_EXERCISE OBJECTIVE_: Starting at the line that contains "Write the build123d", reproduce each line exactly up to and including the line that contains "trunking_height = 100.0". Reproduce nothing else.

_DATA SHOWN_:
• • • • •

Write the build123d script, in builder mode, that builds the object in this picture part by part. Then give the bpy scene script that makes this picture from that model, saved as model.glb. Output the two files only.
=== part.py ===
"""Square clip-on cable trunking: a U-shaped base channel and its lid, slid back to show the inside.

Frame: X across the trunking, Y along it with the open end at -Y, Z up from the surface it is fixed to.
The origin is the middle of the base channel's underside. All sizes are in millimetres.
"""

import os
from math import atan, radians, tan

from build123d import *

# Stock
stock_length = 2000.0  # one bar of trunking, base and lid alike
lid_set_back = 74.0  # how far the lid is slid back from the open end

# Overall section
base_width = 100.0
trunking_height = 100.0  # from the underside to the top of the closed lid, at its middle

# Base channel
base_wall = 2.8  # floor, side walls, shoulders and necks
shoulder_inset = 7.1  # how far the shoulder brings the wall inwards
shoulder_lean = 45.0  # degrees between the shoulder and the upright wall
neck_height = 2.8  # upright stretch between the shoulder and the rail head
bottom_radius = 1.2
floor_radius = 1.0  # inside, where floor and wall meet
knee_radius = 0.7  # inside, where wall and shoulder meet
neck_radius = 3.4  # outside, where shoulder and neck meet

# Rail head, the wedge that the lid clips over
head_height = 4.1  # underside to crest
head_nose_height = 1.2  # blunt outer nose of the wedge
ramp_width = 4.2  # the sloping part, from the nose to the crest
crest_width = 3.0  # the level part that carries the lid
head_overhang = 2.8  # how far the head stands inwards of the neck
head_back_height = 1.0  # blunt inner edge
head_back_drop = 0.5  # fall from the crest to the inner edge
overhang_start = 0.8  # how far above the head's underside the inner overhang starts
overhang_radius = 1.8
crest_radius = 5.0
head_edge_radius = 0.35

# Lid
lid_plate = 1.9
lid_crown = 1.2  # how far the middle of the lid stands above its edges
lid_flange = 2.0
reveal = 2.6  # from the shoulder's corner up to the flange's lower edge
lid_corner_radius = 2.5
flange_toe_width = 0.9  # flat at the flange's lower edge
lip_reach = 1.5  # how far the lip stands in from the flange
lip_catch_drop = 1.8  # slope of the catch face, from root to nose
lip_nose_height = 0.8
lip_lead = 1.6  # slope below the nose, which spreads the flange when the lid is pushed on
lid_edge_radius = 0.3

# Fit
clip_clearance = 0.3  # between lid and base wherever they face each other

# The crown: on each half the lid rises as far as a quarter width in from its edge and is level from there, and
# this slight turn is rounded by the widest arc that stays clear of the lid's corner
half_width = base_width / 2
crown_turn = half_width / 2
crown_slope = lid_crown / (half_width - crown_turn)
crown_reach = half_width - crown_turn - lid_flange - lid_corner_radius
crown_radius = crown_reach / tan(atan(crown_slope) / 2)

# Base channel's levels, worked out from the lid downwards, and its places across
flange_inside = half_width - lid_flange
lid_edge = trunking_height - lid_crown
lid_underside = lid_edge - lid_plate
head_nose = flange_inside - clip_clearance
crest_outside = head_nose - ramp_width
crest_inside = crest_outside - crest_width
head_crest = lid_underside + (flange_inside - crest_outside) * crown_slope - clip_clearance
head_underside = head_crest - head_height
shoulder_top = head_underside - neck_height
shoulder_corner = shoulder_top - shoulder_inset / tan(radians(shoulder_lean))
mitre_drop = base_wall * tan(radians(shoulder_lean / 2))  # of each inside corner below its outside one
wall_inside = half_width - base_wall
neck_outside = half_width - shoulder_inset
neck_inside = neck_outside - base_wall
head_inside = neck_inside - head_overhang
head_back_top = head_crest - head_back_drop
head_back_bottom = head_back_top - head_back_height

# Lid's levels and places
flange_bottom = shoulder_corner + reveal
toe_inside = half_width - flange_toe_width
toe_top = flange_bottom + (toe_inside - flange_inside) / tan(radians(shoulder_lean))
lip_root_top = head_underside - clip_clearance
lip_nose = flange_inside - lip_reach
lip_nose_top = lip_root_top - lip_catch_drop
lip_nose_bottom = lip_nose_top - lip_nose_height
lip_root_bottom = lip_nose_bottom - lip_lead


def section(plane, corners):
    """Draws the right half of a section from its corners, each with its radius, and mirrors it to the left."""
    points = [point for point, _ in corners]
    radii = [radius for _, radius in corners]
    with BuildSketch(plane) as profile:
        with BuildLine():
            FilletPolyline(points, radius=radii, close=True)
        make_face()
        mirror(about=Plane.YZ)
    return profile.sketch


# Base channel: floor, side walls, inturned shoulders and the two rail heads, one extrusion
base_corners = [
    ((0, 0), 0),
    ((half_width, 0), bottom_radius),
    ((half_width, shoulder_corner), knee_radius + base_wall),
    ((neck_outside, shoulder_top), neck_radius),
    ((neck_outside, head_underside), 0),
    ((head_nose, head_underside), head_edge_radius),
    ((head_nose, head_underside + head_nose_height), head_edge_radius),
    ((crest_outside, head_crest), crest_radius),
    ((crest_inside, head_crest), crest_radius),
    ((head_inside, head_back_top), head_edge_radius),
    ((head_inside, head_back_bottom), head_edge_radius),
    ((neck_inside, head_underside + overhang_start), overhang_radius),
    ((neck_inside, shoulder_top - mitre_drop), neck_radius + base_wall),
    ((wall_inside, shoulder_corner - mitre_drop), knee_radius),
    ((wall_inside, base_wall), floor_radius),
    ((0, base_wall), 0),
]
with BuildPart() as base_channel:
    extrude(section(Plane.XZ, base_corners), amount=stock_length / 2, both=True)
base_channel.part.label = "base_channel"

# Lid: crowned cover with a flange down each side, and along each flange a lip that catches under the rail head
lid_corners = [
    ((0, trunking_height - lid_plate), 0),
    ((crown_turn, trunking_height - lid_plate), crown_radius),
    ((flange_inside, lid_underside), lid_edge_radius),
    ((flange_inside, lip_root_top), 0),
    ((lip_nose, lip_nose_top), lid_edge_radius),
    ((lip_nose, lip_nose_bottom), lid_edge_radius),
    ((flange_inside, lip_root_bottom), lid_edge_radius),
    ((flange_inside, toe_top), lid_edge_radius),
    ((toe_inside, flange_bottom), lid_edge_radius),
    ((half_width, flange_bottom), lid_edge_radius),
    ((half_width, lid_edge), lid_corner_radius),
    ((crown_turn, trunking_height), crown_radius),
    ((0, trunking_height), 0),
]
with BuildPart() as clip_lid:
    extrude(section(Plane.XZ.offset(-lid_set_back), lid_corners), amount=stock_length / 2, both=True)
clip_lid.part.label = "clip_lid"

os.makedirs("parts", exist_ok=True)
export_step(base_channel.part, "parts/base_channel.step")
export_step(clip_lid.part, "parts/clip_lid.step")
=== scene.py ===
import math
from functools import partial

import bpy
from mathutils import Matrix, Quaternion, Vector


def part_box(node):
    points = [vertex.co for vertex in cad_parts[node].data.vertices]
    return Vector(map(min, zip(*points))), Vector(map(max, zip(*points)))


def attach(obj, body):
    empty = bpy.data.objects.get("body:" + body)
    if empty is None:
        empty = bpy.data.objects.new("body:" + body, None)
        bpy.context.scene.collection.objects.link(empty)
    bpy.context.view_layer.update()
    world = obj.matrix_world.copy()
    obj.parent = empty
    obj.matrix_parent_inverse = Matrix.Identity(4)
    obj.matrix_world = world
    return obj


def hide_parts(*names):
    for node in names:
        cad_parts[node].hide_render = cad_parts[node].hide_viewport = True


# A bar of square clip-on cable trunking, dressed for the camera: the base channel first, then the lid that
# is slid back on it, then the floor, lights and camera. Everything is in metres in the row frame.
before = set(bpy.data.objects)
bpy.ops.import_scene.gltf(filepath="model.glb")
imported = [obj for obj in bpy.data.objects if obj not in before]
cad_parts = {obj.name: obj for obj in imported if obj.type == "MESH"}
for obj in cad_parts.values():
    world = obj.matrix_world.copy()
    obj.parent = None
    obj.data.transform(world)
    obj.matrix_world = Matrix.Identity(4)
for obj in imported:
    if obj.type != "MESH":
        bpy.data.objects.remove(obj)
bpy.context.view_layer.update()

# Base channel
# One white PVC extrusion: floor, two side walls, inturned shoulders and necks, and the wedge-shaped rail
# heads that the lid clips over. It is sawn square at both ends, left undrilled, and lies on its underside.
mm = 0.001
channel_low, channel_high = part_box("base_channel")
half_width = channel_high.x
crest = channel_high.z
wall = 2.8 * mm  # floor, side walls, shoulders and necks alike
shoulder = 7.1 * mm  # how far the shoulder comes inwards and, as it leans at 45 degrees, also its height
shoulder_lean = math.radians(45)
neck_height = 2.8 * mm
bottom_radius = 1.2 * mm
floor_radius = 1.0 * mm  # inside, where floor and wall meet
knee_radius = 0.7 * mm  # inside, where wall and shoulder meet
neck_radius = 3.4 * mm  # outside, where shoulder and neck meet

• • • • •

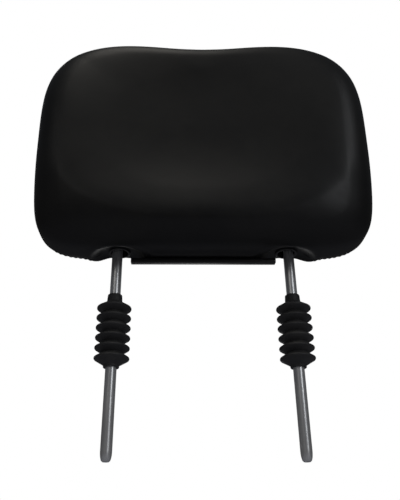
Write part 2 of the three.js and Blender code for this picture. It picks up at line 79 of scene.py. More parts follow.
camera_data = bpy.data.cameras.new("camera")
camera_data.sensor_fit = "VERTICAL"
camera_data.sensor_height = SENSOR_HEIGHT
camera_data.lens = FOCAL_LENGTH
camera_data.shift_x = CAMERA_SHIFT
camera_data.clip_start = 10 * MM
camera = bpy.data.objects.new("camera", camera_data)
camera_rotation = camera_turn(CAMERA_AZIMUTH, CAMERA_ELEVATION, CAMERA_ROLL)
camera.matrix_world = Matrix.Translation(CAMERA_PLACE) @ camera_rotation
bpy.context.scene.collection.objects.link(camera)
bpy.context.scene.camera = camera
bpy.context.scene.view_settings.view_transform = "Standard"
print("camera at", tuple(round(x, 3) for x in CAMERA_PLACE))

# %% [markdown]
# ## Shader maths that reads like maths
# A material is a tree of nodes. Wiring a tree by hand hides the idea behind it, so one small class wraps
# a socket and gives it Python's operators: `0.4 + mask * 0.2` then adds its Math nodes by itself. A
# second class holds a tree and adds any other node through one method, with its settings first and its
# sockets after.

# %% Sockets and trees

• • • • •

_EXERCISE SOLUTION_:
Write the build123d script, in builder mode, that builds the object in this picture part by part. Then give the bpy scene script that makes this picture from that model, saved as model.glb. Output the two files only.
=== part.py ===
"""Square clip-on cable trunking: a U-shaped base channel and its lid, slid back to show the inside.

Frame: X across the trunking, Y along it with the open end at -Y, Z up from the surface it is fixed to.
The origin is the middle of the base channel's underside. All sizes are in millimetres.
"""

import os
from math import atan, radians, tan

from build123d import *

# Stock
stock_length = 2000.0  # one bar of trunking, base and lid alike
lid_set_back = 74.0  # how far the lid is slid back from the open end

# Overall section
base_width = 100.0
trunking_height = 100.0  # from the underside to the top of the closed lid, at its middle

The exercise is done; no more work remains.